In his prime, the well-honed blend of power and speed was unparalleled by any player in black baseball. One of the fastest men in the game and an instinctive, aggressive base runner, he was rough and tumble, sliding hard with spikes high. At bat he had few equals and, as an excellent drag bunter, he also used his tremendous speed to bunt his way on base. In the field his combination of great range, good hands, powerful arm, and superior baseball instincts was unsurpassed, allowing him always to get a good jump, robbing batters of "sure" hits.

His father was a construction worker and his mother's father was a carpenter who had been employed in the construction of Fisk University in Nashville, Tennessee. Oscar was the seventh of eleven children and, as a youngster in Indianapolis, he was batboy for the local ABCs ballclub. At age fifteen, he left home and served a stint in the Army, where he ran track (23 seconds for the 220-yard dash) and played baseball while stationed in the Philippines with the 24th Infantry. In 1914 he was the only black baseball player in the Manila League.
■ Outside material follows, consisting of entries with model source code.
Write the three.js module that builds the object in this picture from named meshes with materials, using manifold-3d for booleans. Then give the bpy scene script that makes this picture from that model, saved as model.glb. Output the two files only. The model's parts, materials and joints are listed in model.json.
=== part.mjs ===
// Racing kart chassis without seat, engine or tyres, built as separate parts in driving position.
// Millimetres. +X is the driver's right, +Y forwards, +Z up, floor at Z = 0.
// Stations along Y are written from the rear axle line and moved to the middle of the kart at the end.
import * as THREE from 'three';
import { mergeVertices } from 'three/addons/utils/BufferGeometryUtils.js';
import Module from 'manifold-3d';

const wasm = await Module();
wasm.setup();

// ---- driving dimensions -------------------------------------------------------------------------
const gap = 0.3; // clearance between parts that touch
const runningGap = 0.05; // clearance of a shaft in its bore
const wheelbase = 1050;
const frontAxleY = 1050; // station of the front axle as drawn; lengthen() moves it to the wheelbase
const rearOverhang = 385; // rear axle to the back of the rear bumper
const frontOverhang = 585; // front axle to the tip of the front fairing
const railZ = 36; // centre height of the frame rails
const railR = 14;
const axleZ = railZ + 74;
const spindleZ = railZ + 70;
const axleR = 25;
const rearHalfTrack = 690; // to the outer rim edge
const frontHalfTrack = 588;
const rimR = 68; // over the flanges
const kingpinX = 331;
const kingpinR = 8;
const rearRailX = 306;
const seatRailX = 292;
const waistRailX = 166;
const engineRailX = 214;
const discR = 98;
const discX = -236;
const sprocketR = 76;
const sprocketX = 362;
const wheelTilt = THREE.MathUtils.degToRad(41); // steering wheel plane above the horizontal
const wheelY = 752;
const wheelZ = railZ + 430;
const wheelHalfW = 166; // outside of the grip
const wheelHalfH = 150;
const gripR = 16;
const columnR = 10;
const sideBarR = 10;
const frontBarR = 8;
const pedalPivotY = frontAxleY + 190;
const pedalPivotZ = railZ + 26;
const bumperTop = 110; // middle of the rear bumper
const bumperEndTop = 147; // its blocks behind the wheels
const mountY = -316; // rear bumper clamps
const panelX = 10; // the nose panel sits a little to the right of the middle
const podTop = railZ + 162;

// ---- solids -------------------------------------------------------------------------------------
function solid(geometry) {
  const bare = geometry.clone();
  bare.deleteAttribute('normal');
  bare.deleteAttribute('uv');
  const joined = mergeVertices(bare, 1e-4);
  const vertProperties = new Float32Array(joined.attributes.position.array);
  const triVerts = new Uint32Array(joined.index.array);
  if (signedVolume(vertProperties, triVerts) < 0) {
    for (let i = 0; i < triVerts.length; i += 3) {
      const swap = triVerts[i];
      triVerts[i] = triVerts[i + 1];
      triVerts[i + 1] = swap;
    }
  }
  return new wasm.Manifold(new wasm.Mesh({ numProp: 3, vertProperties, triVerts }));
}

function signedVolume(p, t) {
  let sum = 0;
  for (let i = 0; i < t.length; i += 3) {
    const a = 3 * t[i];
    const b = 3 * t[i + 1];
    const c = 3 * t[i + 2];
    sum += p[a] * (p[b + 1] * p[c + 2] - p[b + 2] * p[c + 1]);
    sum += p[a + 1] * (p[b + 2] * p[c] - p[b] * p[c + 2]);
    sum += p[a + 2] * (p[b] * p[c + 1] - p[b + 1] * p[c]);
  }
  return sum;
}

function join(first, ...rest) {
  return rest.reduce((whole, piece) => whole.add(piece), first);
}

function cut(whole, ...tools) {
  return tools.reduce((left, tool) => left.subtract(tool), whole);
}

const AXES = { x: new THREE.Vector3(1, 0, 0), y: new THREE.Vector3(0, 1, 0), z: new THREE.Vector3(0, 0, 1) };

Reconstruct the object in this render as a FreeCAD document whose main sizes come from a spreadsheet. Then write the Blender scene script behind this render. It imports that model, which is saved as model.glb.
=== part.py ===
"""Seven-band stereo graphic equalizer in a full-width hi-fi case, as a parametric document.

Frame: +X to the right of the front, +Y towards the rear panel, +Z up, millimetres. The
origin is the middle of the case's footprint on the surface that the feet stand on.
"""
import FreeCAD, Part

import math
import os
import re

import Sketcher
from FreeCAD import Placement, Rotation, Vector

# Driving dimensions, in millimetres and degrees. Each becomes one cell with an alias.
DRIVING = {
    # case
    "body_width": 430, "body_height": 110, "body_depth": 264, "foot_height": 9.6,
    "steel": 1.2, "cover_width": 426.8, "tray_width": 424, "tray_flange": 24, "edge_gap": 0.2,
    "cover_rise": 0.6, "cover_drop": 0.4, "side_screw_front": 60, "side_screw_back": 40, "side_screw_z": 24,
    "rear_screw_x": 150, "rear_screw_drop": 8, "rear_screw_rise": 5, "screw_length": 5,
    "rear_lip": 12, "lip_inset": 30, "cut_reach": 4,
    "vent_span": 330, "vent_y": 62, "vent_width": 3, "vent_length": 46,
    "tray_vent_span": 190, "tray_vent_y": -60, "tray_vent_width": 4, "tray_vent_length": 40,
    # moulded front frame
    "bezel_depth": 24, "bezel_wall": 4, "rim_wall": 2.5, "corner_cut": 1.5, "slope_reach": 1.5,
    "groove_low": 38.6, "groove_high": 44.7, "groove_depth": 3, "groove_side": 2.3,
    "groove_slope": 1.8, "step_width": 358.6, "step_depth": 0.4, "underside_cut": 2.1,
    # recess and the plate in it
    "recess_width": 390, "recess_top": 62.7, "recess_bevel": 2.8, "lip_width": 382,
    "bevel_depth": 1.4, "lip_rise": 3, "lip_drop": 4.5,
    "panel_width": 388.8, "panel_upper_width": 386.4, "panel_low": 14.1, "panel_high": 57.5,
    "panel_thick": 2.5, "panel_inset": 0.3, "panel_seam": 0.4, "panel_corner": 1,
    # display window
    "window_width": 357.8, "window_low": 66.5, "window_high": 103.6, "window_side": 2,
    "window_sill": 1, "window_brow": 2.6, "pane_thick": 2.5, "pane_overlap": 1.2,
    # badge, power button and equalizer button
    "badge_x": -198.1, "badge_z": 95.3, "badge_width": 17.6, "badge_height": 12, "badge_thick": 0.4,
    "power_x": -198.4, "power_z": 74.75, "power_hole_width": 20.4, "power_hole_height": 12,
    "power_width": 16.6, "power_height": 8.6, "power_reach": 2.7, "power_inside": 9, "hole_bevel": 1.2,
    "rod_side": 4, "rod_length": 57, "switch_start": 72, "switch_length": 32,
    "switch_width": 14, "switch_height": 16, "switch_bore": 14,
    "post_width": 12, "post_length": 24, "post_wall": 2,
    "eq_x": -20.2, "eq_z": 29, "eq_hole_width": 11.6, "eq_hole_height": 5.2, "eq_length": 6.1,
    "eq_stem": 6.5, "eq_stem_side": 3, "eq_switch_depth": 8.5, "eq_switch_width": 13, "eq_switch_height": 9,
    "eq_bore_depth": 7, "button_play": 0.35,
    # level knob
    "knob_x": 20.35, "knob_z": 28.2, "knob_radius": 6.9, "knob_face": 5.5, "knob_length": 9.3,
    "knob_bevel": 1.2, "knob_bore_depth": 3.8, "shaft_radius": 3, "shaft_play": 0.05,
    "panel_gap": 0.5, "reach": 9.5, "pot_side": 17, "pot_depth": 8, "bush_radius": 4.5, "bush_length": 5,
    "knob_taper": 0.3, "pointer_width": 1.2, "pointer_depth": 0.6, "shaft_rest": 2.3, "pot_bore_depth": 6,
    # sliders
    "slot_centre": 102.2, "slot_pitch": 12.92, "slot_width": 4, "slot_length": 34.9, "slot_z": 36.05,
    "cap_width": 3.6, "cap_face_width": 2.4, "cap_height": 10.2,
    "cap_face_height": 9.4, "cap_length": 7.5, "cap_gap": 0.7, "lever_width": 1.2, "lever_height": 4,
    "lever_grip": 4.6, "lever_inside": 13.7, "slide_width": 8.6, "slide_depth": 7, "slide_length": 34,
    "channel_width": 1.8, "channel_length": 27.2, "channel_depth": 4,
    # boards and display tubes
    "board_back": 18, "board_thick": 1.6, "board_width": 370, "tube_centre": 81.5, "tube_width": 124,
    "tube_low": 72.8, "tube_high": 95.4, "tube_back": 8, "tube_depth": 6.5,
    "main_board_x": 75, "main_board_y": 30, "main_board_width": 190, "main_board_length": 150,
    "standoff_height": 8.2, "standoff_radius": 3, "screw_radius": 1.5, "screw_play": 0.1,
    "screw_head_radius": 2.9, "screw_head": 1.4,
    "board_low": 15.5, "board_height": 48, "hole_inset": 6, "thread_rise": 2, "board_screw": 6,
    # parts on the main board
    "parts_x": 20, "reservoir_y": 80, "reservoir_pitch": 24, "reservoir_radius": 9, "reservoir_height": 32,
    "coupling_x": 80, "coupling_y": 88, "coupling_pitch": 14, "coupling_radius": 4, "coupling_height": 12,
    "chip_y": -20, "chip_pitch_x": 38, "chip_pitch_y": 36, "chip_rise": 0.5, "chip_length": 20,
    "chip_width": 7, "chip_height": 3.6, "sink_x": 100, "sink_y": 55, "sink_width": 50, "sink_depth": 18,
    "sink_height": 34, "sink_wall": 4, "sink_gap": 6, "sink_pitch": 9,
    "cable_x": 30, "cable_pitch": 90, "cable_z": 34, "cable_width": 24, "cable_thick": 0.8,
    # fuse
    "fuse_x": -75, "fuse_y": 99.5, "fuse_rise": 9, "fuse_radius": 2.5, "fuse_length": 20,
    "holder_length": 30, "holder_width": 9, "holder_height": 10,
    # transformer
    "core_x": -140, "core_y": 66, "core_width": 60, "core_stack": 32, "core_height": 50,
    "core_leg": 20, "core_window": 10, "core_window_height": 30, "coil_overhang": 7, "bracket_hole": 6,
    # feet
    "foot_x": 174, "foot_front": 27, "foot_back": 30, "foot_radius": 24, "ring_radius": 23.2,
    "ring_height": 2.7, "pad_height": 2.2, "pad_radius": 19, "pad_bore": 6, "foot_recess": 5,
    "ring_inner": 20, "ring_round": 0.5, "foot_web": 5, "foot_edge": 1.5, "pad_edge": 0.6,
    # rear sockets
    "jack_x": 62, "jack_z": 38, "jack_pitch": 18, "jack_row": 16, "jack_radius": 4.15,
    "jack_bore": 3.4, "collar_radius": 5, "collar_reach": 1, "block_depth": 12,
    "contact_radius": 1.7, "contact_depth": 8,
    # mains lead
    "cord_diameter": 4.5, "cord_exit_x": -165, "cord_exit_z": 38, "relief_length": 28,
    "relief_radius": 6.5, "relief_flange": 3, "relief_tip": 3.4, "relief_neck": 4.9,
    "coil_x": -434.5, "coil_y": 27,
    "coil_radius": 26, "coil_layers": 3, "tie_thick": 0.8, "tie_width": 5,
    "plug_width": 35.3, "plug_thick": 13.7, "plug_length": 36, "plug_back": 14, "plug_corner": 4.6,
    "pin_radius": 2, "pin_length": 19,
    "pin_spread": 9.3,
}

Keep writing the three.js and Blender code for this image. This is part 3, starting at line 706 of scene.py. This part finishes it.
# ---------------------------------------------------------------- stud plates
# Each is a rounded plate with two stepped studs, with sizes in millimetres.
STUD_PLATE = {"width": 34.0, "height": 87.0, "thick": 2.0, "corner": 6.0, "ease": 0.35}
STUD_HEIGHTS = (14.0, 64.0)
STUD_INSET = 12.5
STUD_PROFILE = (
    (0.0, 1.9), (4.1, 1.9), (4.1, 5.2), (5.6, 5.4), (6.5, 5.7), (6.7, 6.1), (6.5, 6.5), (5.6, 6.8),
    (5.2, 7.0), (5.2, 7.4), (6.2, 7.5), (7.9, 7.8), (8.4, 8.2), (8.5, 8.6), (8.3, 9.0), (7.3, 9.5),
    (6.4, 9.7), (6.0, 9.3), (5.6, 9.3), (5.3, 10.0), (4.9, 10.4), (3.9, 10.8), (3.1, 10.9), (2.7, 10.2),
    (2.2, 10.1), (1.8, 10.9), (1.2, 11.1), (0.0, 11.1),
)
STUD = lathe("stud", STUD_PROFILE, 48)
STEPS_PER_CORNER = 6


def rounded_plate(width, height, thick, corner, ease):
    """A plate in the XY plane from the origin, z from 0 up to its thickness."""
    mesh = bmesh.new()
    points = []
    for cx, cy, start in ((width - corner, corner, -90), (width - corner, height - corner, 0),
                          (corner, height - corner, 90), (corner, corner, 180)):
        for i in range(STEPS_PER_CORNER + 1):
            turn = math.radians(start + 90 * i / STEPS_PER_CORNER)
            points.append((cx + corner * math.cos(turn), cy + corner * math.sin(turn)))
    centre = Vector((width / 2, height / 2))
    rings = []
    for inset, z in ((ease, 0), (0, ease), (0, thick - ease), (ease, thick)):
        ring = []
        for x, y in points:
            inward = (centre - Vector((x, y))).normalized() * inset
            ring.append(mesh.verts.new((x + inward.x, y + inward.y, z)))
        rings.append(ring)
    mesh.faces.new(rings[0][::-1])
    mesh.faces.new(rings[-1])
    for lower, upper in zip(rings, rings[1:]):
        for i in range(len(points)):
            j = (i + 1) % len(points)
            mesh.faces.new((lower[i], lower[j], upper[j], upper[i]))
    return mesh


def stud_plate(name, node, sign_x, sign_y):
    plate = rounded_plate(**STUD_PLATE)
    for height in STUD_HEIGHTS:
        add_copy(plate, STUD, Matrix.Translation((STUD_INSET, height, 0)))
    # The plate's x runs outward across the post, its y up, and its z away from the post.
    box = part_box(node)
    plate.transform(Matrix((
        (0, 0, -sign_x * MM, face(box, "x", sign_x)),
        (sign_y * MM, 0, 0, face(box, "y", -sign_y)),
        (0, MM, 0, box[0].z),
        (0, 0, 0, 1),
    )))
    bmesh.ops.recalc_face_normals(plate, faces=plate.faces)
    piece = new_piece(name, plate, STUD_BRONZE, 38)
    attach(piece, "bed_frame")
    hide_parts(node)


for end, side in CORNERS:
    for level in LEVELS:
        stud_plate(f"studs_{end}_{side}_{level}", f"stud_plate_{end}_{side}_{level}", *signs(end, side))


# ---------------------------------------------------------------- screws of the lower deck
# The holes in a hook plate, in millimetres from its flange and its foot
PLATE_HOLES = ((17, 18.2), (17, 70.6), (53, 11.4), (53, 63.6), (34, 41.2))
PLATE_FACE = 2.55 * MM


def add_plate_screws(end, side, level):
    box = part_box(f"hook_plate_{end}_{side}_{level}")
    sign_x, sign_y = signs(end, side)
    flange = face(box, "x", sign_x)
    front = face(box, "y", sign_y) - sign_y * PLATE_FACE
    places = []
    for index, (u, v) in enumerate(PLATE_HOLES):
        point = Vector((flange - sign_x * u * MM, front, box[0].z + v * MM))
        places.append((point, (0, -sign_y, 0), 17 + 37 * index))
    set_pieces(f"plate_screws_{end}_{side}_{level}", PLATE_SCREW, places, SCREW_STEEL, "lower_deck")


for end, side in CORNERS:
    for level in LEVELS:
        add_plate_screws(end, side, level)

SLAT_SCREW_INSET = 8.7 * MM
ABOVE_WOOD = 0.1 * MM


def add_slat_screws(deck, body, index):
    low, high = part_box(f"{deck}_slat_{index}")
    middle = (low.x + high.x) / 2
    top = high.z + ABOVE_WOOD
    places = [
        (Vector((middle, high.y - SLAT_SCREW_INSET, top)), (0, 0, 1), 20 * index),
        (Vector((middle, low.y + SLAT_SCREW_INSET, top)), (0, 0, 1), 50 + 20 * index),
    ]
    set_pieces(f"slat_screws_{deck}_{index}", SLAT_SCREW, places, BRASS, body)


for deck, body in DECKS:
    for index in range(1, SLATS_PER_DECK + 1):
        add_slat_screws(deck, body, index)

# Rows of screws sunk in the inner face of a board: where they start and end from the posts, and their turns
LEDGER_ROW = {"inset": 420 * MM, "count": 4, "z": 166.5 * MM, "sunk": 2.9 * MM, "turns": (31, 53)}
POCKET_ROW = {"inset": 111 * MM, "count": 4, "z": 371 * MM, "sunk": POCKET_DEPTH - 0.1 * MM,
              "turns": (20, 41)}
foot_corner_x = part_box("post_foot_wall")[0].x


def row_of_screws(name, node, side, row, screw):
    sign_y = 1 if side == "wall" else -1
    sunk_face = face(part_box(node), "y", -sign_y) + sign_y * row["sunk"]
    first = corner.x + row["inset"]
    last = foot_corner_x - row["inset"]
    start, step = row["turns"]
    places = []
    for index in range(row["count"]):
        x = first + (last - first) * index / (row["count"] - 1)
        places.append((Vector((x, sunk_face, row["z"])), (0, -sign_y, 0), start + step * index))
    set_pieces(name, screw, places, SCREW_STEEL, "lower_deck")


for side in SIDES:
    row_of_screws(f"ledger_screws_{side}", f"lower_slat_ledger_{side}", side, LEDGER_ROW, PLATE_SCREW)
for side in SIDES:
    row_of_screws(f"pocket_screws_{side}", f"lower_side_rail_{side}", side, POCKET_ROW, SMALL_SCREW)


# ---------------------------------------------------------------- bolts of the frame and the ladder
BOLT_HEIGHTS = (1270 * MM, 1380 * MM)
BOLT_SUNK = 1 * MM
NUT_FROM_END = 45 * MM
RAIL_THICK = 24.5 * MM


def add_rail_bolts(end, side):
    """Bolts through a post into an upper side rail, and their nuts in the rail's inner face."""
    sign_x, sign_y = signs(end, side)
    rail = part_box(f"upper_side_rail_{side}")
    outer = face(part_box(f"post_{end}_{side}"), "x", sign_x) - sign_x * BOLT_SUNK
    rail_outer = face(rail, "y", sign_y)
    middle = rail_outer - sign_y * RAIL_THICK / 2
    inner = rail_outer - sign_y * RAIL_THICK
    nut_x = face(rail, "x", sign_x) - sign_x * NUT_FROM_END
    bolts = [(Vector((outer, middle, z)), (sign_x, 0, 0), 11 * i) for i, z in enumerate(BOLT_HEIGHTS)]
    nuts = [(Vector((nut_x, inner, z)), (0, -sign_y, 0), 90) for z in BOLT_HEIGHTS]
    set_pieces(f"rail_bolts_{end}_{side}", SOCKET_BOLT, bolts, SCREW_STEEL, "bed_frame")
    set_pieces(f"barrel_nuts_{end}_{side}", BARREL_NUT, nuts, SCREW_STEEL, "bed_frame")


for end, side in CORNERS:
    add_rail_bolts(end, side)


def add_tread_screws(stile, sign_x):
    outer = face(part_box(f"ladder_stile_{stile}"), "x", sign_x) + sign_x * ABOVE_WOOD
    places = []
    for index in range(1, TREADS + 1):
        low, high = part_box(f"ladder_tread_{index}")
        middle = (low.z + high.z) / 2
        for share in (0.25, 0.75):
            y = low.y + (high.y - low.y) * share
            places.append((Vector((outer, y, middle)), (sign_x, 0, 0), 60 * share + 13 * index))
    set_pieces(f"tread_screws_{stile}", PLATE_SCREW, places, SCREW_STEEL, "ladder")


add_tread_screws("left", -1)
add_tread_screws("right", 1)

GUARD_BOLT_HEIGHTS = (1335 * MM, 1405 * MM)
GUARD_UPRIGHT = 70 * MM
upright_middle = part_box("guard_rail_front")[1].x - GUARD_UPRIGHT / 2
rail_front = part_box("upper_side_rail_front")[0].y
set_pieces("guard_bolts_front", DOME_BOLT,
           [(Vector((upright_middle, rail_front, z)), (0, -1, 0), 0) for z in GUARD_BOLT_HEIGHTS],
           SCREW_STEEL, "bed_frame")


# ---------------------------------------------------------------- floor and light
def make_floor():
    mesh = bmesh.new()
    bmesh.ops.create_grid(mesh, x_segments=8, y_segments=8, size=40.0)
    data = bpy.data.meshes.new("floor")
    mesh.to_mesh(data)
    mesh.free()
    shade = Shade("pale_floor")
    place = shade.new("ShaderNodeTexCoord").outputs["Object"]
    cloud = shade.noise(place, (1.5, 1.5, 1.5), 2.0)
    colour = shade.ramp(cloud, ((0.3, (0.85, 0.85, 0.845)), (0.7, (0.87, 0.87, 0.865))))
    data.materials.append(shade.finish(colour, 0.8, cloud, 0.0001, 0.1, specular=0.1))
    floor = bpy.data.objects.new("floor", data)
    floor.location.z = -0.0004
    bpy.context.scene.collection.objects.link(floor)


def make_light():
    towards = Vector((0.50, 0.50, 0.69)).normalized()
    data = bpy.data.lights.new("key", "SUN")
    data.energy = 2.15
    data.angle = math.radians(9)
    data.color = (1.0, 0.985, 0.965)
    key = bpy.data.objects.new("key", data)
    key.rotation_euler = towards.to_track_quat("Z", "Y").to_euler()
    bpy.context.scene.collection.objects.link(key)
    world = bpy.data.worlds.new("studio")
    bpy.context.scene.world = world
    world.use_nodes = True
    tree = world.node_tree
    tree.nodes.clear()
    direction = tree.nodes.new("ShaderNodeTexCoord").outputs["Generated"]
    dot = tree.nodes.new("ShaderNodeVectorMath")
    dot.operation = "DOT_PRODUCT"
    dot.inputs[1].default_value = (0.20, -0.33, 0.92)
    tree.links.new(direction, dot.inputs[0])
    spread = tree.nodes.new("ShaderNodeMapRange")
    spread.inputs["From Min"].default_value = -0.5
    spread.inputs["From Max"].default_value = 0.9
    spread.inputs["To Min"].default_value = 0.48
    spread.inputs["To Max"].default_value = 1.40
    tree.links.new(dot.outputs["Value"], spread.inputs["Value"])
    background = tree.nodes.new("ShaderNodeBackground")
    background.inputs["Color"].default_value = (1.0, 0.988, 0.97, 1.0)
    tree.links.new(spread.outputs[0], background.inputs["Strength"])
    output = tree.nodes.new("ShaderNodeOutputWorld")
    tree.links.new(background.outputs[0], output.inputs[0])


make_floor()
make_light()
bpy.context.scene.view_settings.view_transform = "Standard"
Returning home, the young athlete joined the Indianapolis ABCs in 1915 as a pitcher-outfielder and made a strong showing in his rookie season. His aggressive play on the diamond was evident even in his first year in top competition, when he and Bingo DeMoss were arrested for assaulting an umpire and causing a riot. Later in his career Charleston was known for engaging in fights at various times with a member of the Ku Klux Klan and several Cuban soldiers. His fearlessness was an attribute that helped the team win a championship the following year, with Charleston contributing a .360 average in the playoff series over Rube Foster's Chicago American Giants.

A fastball hitter, the sharp-eyed Charleston it for both average and distance and utilized the entire ballpark, hitting to all fields. The left handed swinger was always a dangerous hitter but was at his best in the clutch. The 1921 season seems best to exemplify the range and depth of his exceptional talent as he compiled a .434 batting average, and led the league in stolen bases (35), doubles (14), triples (11), and home runs (15) in only 60 league games. In an effort at a repeat performance the following season, he again led the league in home runs and stolen bases while slamming out a .370 batting average.

Joining Harrisburg as playing manager in the newly formed Eastern Colored League, Charleston had superlative back to back performances in 1924-1925, batting .411 and .445, while leading the league each year in home runs with 14 and 20. The latter season he also topped the league in doubles and hits. In 1926 he continued his offensive bombardment, and in late June he homered twice in a double-header against the New York Lincoln Giants, bringing his total to 19 for the young season. He finished the season with a .344 batting average, followed in 1927 with .384, while again leading the league in home runs.

That was his last year in Harrisburg, leaving to join Hilldale for the beginning of the 1928 season, which was highlighted by the early-season demise of the Eastern Colored League. After a .363 average the first year with Hilldale, he hit .396 the following year when the club joined the American Negro League in its only year of existence. With the collapse of the second eastern league in two years, he joined the independent Homestead Grays for the 1930-1931 seasons. In 1930 the Grays defeated the strong New York Lincoln Giants in a ten-game series for the eastern championship, and the 1931 Grays are considered to be among the greatest teams of all time. In addition to Charleston, who hit .380, the team boasted such greats as Josh Gibson, Smokey Joe Williams, Jud Wilson, George Scales, Vic Harris, Ted Page, and Ted "Double Duty" Radcliffe.

He left the Grays to assume the managerial reins of the Pittsburgh Crawfords and talked Josh Gibson into going with him. After leaving the Grays, Charleston's age and weight gain prompted a move to first base, where he continued to star as playing manager for the outstanding Pittsburgh Crawfords of 1932-1936. The 1935 champion Crawfords team, boasting five Hall of Famers in the lineup, are generally conceded to be the best black team of all time.

Although approaching his fortieth birthday and well past his prime, Charleston hit for averages of .363, .450, .310, .304, and .356 with the Crawfords and was selected to the first three East- West All Star games as a first baseman. Although records are incomplete, the hard-hitting slugger ended his twenty-seven year career credited with a .357 lifetime batting average and 151 home runs. He also fashioned a .326 batting average in exhibitions against major league opposition and .361 batting average for nine Cuban winter seasons, including a .405 mark in 1921-1922.

After his days as a playing manager ended, he continued as a bench manager with the Philadelphia Stars through 1950, taking a year off in 1945 to take the helm of Branch Rickey's Brooklyn Brown Dodgers. He returned to the managerial ranks in 1954, guiding the Indianapolis Clowns to a championship in his last season before falling victim to a heart attack. During his thirty- nine year career he was associated with fourteen different teams, as player and manager. He also assisted Branch Rickey in scouting the Negro Leagues to find the player to break baseball's color line. He was elected to the National Baseball Hall of Fame in 1976, a fitting tribute to a man who might well have been the greatest all-around ballplayer in black baseball history.